Overview
Computing infrastructure powering problem-solving capabilities of deep learning
Preferred Networks (PFN)’s core technologies, especially deep learning, require enormous computing power. To perform a vast number of computations efficiently, we currently operate our own computer clusters (more commonly known as supercomputers). Our computer clusters are named MN followed by a series number: MN-1, MN-2 and MN-3.
Infrastructure
MN-3
Operating since May 2020, MN-3 is PFN’s third-generation computer cluster that uses MN-Core, a highly efficient custom processor co-developed by PFN and Kobe University specifically for use in deep learning. PFN is currently working to increase MN-3's computational speed for practical deep learning workloads. MN-3 topped the Green500 list of the world's most energy-efficient supercomputers three times in June 2020, June 2021 and November 2021.
Systems used for Green500 measurement and their respective performance
November 2021 | June 2021 | November 2020 | June 2020 | |
Nodes | 32 | 40 | ||
MN-Core processors | 128 | 160 | ||
CPU (Intel Xeon) cores | 1,536 | 1,920 | ||
Peak performance (theoretical, under given standard) | 3.390 PFlops | 3.138 PFlops | 3.92 PFlops | |
HPL benchmark | 2.181 PFlops | 1.822 PFlops | 1.653 PFlops | 1.621 PFlops |
Energy efficiency | 39.38 GFlops/W | 29.70 GFlops/W | 26.04 GFlops/W | 21.11 GFlops/W |
Green500 ranking | #1 | #1 | #2 | #1 |
Green500 certificate for November 2021
PFN plans to expand MN-Core-powered computer clusters in multiple phases. The first of these, MN-3a, was completed with the following configuration in May 2020.

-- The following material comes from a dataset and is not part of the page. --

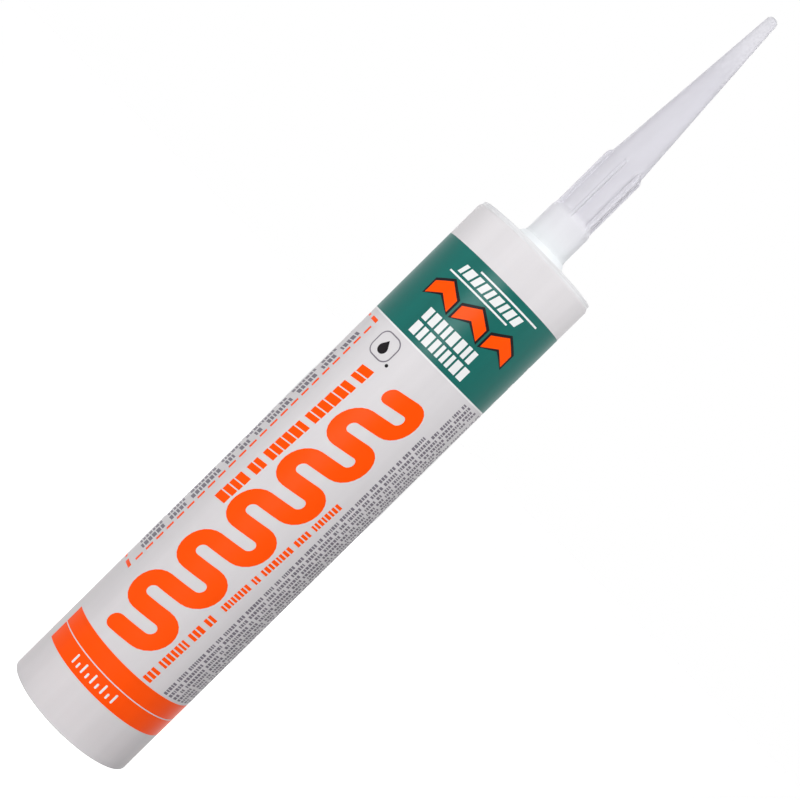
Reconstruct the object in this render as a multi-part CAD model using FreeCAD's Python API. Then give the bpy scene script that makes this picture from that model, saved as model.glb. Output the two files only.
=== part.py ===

MN-3a is made up of 1.5 “zones,” each of which consists of 32 compute nodes (MN-Core Servers) tightly coupled by two MN-Core DirectConnect Switches.
Configuration of the MN-3a cluster:
- 48 compute nodes (MN-Core Servers)
- Network between MN-Core servers
- MN-Core DirectConnect (interconnect developed specifically for MN-Core processors)
- 5 100GbE Ethernet
Configuration of each MN-3a node:
MN-Core Server
MN-Core | MN-Core Board x 4 |
CPU | Intel Xeon 8260M two-way (48 physical cores) |
Memory | 384GB DDR4 |
Storage Class Memory | 3TB Intel Optane DC Persistent Memory |
Network |
MN-Core DirectConnect (112Gbps) x 2 Mellanox ConnectX-6 (100GbE) x 2 On board (10GbE) x 2 |
MN-2
MN-2 is the first GPU cluster built and managed solely by PFN, Operating since July 2019.
Specifications of the MN-2 cluster:
- 128 GPU servers (compute nodes)
- 32 CPU servers (compute nodes)
- 24 storage servers
- 18 100GBE Ethernet Switches
Specifications of each compute node on MN-2:
GPU server
GPU | NVIDIA V100 SXM x 8 |
CPU | Intel Xeon 6254 two-way (36 physical cores) |
Memory | 384GB DDR4 |
Network |
Mellanox ConnectX-4 (100GbE) x 4 On board (10GbE) x 2 |
CPU server
CPU | Intel Xeon 6254 two-way (36 physical cores) |
Memory | 384GB DDR4 |
Network |
Mellanox ConnectX-4(100GbE) x 2 On board(10GbE) x 2 |
MN-1, MN-1b
MN-1 is a GPU computer cluster that NTT Communications operates exclusively for PFN. The MN-1 cluster has two generations: MN-1 (operating since September 2017) and MN-1b (operated between July 2018 and July 2021).
The configuration of each MN-1 cluster is as follows:
- MN-1 128 GPU servers (NVIDIA P100 x 8, FDR 56Gbps InfiniBand × 2)
- MN-1b 64 GPU servers (NVIDIA V100 x 8, EDR 100Gbps InfiniBand × 2)
MN-1 milestones:
- Preferred Networks achieved the world’s fastest training time in deep learning
- Extremely Large Minibatch SGD: Training ResNet-50 on ImageNet in 15 Minutes
- Preferred Networks’ private supercomputer ranked first in the Japanese industrial supercomputers TOP 500 list
MN-1b milestones:
- Preferred Networks wins second place in the Google AI Open Images – Object Detection Track, competed with 454 teams
- PFDet: 2nd Place Solution to Open Images Challenge 2018 Object Detection Track
Middleware
PFN’s computer clusters use Kubernetes, an OSS for managing containerised applications, as core technology. This, in combination with PFN’s own schedulers and front-end tools, provides a computing platform for efficient machine learning and deep learning research.